━━ Raw data
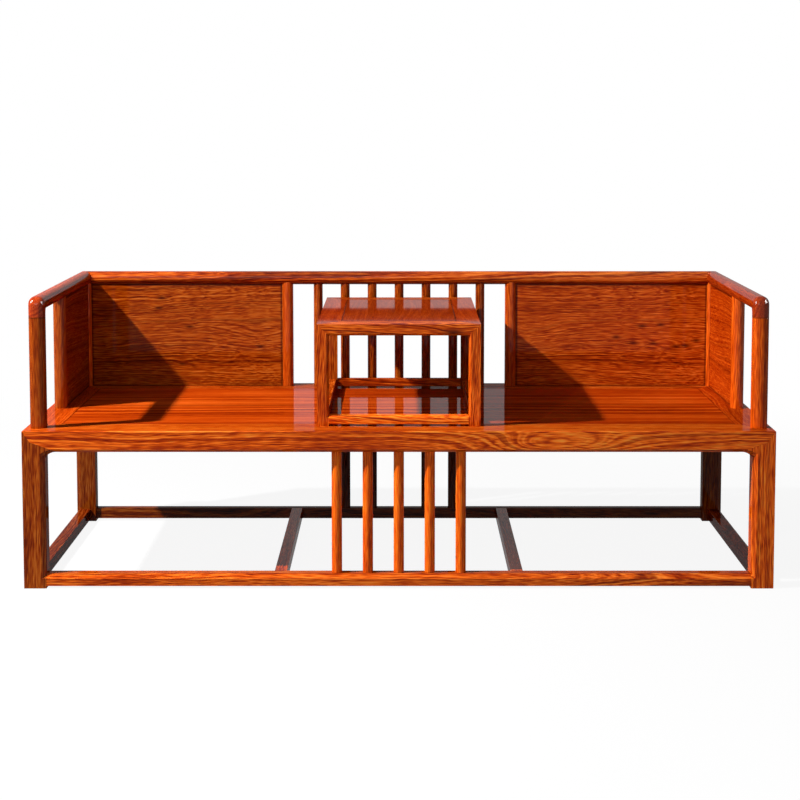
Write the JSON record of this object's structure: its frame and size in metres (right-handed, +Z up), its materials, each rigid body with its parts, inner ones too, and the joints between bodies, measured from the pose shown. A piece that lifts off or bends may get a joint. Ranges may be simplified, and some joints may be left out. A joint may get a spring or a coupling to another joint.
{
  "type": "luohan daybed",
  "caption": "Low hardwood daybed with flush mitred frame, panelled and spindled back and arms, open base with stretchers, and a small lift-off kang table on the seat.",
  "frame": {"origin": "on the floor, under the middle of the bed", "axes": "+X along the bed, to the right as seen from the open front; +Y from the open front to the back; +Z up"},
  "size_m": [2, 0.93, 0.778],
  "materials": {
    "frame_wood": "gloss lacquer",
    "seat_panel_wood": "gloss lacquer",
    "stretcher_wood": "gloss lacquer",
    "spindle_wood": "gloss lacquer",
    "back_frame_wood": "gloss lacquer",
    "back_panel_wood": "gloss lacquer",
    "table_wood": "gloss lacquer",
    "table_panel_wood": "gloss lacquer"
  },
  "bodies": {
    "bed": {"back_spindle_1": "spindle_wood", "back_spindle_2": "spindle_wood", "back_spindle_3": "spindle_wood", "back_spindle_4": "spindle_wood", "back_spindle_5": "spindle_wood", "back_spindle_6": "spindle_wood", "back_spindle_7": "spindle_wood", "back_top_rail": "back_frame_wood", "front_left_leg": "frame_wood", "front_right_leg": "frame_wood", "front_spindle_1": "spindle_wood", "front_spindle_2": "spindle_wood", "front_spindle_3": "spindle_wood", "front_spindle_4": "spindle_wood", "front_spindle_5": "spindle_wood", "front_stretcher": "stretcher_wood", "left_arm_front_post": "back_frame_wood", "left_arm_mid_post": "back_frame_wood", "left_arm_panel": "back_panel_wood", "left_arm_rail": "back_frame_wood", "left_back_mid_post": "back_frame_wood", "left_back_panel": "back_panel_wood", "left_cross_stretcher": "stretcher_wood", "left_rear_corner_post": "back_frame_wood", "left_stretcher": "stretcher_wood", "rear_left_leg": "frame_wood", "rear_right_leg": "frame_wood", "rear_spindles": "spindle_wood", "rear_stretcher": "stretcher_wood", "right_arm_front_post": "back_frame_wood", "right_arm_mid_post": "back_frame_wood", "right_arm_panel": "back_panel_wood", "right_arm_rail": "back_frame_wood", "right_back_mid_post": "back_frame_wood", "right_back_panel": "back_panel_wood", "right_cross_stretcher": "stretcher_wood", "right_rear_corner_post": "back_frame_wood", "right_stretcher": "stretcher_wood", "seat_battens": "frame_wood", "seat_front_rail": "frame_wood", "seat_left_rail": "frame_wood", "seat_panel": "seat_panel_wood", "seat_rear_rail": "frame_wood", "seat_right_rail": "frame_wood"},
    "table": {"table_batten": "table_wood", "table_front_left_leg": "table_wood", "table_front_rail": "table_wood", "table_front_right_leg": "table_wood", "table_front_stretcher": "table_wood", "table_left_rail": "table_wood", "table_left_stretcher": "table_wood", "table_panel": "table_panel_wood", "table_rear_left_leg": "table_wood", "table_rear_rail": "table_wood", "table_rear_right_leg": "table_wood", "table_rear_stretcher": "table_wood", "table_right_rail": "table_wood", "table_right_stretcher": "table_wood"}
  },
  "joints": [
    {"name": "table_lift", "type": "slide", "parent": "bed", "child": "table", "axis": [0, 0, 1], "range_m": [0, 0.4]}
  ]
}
━━━━
Goal | Repeat the listing above without any change.

Exercise answer |
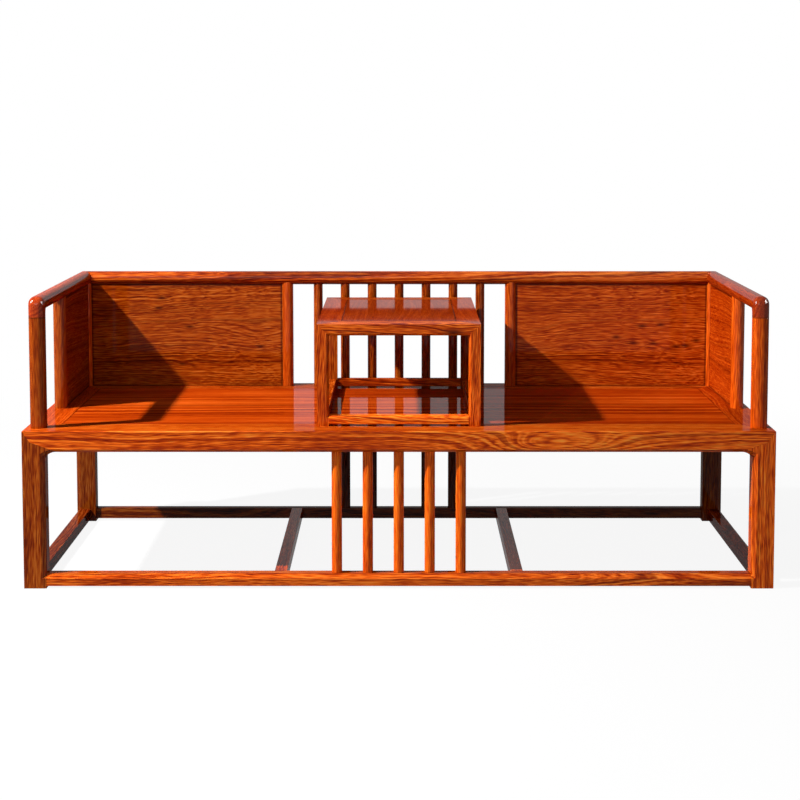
Write the JSON record of this object's structure: its frame and size in metres (right-handed, +Z up), its materials, each rigid body with its parts, inner ones too, and the joints between bodies, measured from the pose shown. A piece that lifts off or bends may get a joint. Ranges may be simplified, and some joints may be left out. A joint may get a spring or a coupling to another joint.
{
  "type": "luohan daybed",
  "caption": "Low hardwood daybed with flush mitred frame, panelled and spindled back and arms, open base with stretchers, and a small lift-off kang table on the seat.",
  "frame": {"origin": "on the floor, under the middle of the bed", "axes": "+X along the bed, to the right as seen from the open front; +Y from the open front to the back; +Z up"},
  "size_m": [2, 0.93, 0.778],
  "materials": {
    "frame_wood": "gloss lacquer",
    "seat_panel_wood": "gloss lacquer",
    "stretcher_wood": "gloss lacquer",
    "spindle_wood": "gloss lacquer",
    "back_frame_wood": "gloss lacquer",
    "back_panel_wood": "gloss lacquer",
    "table_wood": "gloss lacquer",
    "table_panel_wood": "gloss lacquer"
  },
  "bodies": {
    "bed": {"back_spindle_1": "spindle_wood", "back_spindle_2": "spindle_wood", "back_spindle_3": "spindle_wood", "back_spindle_4": "spindle_wood", "back_spindle_5": "spindle_wood", "back_spindle_6": "spindle_wood", "back_spindle_7": "spindle_wood", "back_top_rail": "back_frame_wood", "front_left_leg": "frame_wood", "front_right_leg": "frame_wood", "front_spindle_1": "spindle_wood", "front_spindle_2": "spindle_wood", "front_spindle_3": "spindle_wood", "front_spindle_4": "spindle_wood", "front_spindle_5": "spindle_wood", "front_stretcher": "stretcher_wood", "left_arm_front_post": "back_frame_wood", "left_arm_mid_post": "back_frame_wood", "left_arm_panel": "back_panel_wood", "left_arm_rail": "back_frame_wood", "left_back_mid_post": "back_frame_wood", "left_back_panel": "back_panel_wood", "left_cross_stretcher": "stretcher_wood", "left_rear_corner_post": "back_frame_wood", "left_stretcher": "stretcher_wood", "rear_left_leg": "frame_wood", "rear_right_leg": "frame_wood", "rear_spindles": "spindle_wood", "rear_stretcher": "stretcher_wood", "right_arm_front_post": "back_frame_wood", "right_arm_mid_post": "back_frame_wood", "right_arm_panel": "back_panel_wood", "right_arm_rail": "back_frame_wood", "right_back_mid_post": "back_frame_wood", "right_back_panel": "back_panel_wood", "right_cross_stretcher": "stretcher_wood", "right_rear_corner_post": "back_frame_wood", "right_stretcher": "stretcher_wood", "seat_battens": "frame_wood", "seat_front_rail": "frame_wood", "seat_left_rail": "frame_wood", "seat_panel": "seat_panel_wood", "seat_rear_rail": "frame_wood", "seat_right_rail": "frame_wood"},
    "table": {"table_batten": "table_wood", "table_front_left_leg": "table_wood", "table_front_rail": "table_wood", "table_front_right_leg": "table_wood", "table_front_stretcher": "table_wood", "table_left_rail": "table_wood", "table_left_stretcher": "table_wood", "table_panel": "table_panel_wood", "table_rear_left_leg": "table_wood", "table_rear_rail": "table_wood", "table_rear_right_leg": "table_wood", "table_rear_stretcher": "table_wood", "table_right_rail": "table_wood", "table_right_stretcher": "table_wood"}
  },
  "joints": [
    {"name": "table_lift", "type": "slide", "parent": "bed", "child": "table", "axis": [0, 0, 1], "range_m": [0, 0.4]}
  ]
}